Election analysts fear that could make it easier for state lawmakers to engage in gerrymandering, the process by which electoral lines are deliberately skewed to benefit one political party over another.
A NEW APPROACH
Colorado’s state legislature previously was responsible for congressional redistricting, a model that is still the norm in 39 states. But two 2018 amendments to the state constitution made it one of several states that now rely on independent redistricting commissions to reduce partisanship.
As a result of the 2018 reform, Colorado’s commission – comprised of four Democratic voters, four Republican voters and four unaffiliated voters – will redraw the districts from scratch, not taking into consideration existing districts or the home residences of Colorado’s incumbent U.S. representatives.
They must keep new districts equal in population and contiguous; avoid splitting cities, counties or other communities that share common interests; and make the new districts as compact and politically competitive as possible.
The preliminary map will be based on U.S. Census survey data from 2015 through 2019, as well as municipal-level data from the state demographer’s office and a list of addresses used to send out U.S. Census forms.
After releasing the map, drawn by non-partisan staff, the commission will elicit public feedback in hearings around the state. It will then incorporate more granular census data, expected to be released on Aug. 16, to produce a final map that can be submitted to the state Supreme Court by a Nov. 1 deadline.
Reflecting the state’s population growth over the past decade, an eighth seat will be added to Colorado’s U.S. House delegation, which currently includes four Democrats and three Republicans.
State data from the past decade shows the Denver area has seen Colorado’s biggest population gain. The biggest decline has been in the eastern plains, a Republican stronghold represented in Congress by Freedom Caucus co-founder Ken Buck.

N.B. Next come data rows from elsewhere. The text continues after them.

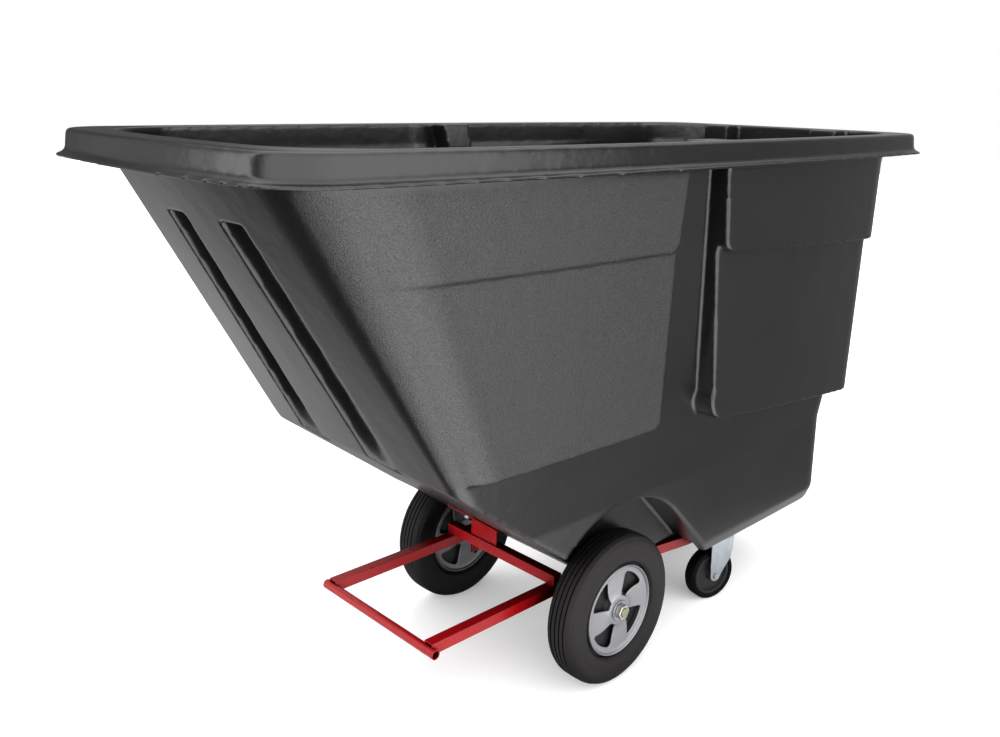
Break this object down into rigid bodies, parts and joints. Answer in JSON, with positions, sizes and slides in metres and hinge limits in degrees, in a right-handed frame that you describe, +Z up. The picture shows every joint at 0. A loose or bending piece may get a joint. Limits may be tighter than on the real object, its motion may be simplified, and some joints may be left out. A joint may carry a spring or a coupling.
{
  "type": "tilt truck",
  "caption": "Wheeled waste tilt truck: a sloped moulded tub on a steel tube frame that rolls on large wheels and swivel casters and tips forward to empty.",
  "frame": {"origin": "on the floor below the centre of the bounding box", "axes": "+Z up; +X towards the tall end over the casters, -X towards the low dumping end; the left side is -Y"},
  "size_m": [1.8328, 0.8526, 1.11],
  "materials": {
    "tub_plastic": "satin moulded skin, fine grain on the side panels",
    "frame_paint": "gloss powder coat",
    "axle_steel": "bright drawn bar",
    "tyre_rubber": "matt",
    "wheel_core_plastic": "matt",
    "disc_silver": "silver paint on pressed steel",
    "zinc": "bright zinc plate",
    "yellow_zinc": "yellow zinc plate",
    "caster_rubber": "matt"
  },
  "bodies": {
    "truck": {"tub": "tub_plastic", "frame_rail_left": "frame_paint", "frame_rail_right": "frame_paint", "front_rest_tube": "frame_paint", "front_cross_tube": "frame_paint", "rear_cross_tube": "frame_paint", "tub_bracket": "frame_paint", "axle_hanger_left": "frame_paint", "axle_hanger_right": "frame_paint", "axle": "axle_steel", "axle_spacer_left": "zinc", "axle_washer_left": "zinc", "axle_nut_left": "yellow_zinc", "caster_plate_left": "zinc", "axle_spacer_right": "zinc", "axle_washer_right": "zinc", "axle_nut_right": "yellow_zinc", "caster_plate_right": "zinc", "bracket_bolt": "zinc", "bracket_nut": "zinc", "tub_washers": "zinc", "tub_bolts_rail": "zinc", "tub_nuts_rail": "zinc", "caster_plate_bolts": "zinc"},
    "wheel_left": {"wheel_tyre_left": "tyre_rubber", "wheel_core_left": "wheel_core_plastic", "wheel_disc_outer_left": "disc_silver", "wheel_disc_inner_left": "disc_silver", "wheel_sleeve_left": "zinc"},
    "swivel_left": {"caster_fork_left": "zinc", "caster_bush_left": "zinc", "caster_bolt_left": "zinc", "caster_nut_left": "zinc"},
    "caster_wheel_left": {"caster_tread_left": "caster_rubber", "caster_hub_left": "wheel_core_plastic"},
    "wheel_right": {"wheel_tyre_right": "tyre_rubber", "wheel_core_right": "wheel_core_plastic", "wheel_disc_outer_right": "disc_silver", "wheel_disc_inner_right": "disc_silver", "wheel_sleeve_right": "zinc"},
    "swivel_right": {"caster_fork_right": "zinc", "caster_bush_right": "zinc", "caster_bolt_right": "zinc", "caster_nut_right": "zinc"},
    "caster_wheel_right": {"caster_tread_right": "caster_rubber", "caster_hub_right": "wheel_core_plastic"}
  },
  "joints": [
    {"name": "wheel_spin_left", "type": "hinge", "parent": "truck", "child": "wheel_left", "pos_m": [-0.054, -0.235, 0.15875], "axis": [0, 1, 0], "continuous": true},
    {"name": "caster_swivel_left", "type": "hinge", "parent": "truck", "child": "swivel_left", "pos_m": [0.418, -0.197, 0.16], "axis": [0, 0, 1], "continuous": true},
    {"name": "caster_spin_left", "type": "hinge", "parent": "swivel_left", "child": "caster_wheel_left", "pos_m": [0.38404, -0.18853, 0.0635], "axis": [0.2419, 0.9703, 0], "continuous": true},
    {"name": "wheel_spin_right", "type": "hinge", "parent": "truck", "child": "wheel_right", "pos_m": [-0.054, 0.235, 0.15875], "axis": [0, 1, 0], "continuous": true},
    {"name": "caster_swivel_right", "type": "hinge", "parent": "truck", "child": "swivel_right", "pos_m": [0.418, 0.197, 0.16], "axis": [0, 0, 1], "continuous": true},
    {"name": "caster_spin_right", "type": "hinge", "parent": "swivel_right", "child": "caster_wheel_right", "pos_m": [0.38343, 0.19153, 0.0635], "axis": [-0.1564, 0.9877, 0], "continuous": true}
  ]
}
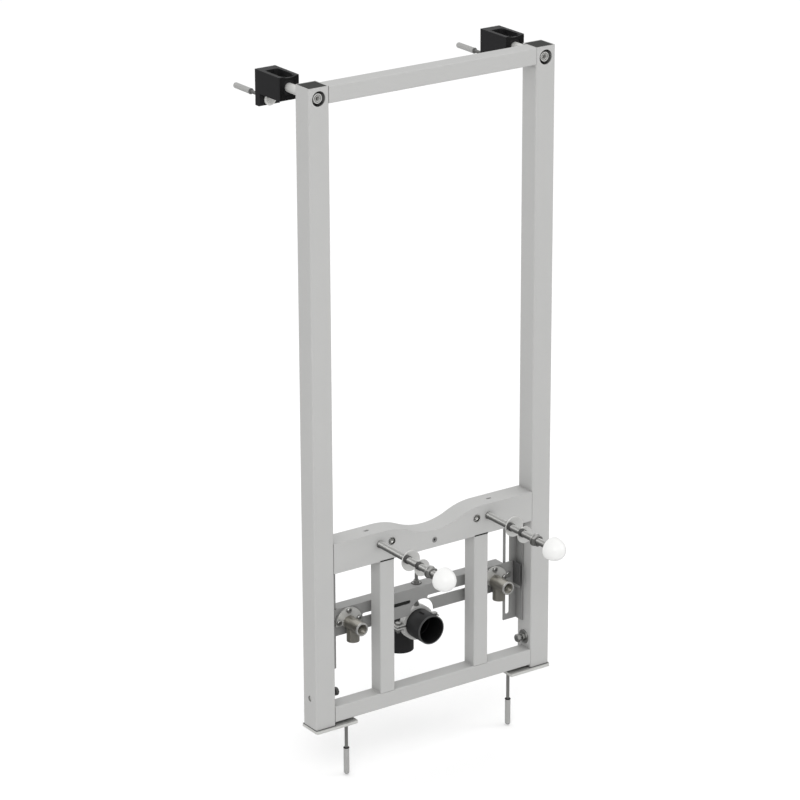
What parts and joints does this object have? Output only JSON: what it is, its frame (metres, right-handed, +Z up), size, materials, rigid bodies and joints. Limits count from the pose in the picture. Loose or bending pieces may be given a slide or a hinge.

One plausible redistricting scenario could leave Buck’s home outside his current district, said Dave Wasserman, a non-partisan analyst with the Cook Political Report. That would not prevent Buck from running for re-election, but it could prompt other Republicans to challenge him in the primary election.
Lauren Boebert, a hardline Republican who won her 2020 race by 6 percentage points, the closest congressional margin in the state, also could face slightly tougher re-election odds if her district gains some liberal pockets, Wasserman said.
He predicted Colorado’s public feedback period could move the needle “quite a bit” on the final map and that interest groups could fight over where the new district should go.
Scott Martinez, a lawyer who drew congressional redistricting maps for Democrats that were used in 2001 and 2011, said he was optimistic for a fair outcome in Colorado, a former swing state that has trended Democratic in recent presidential elections.
He said he would watch the commissioners carefully, given they are new to the redistricting process and lack the accountability state lawmakers have to their electorates.
“My hope is that the benevolence of these commissioners finds a way to grant equality to our ethnic minorities, but there’s no mandate on them to do so,” he said.
Alan Philp, a consultant who has facilitated Republicans’ redistricting efforts in Colorado and worked on the campaign for the 2018 redistricting reform, said the commissioners understood the solemnity of their job.
“They know the eyes of the nation are on Colorado to see if we can be a success at ending gerrymandering and drawing fair districts,” he said.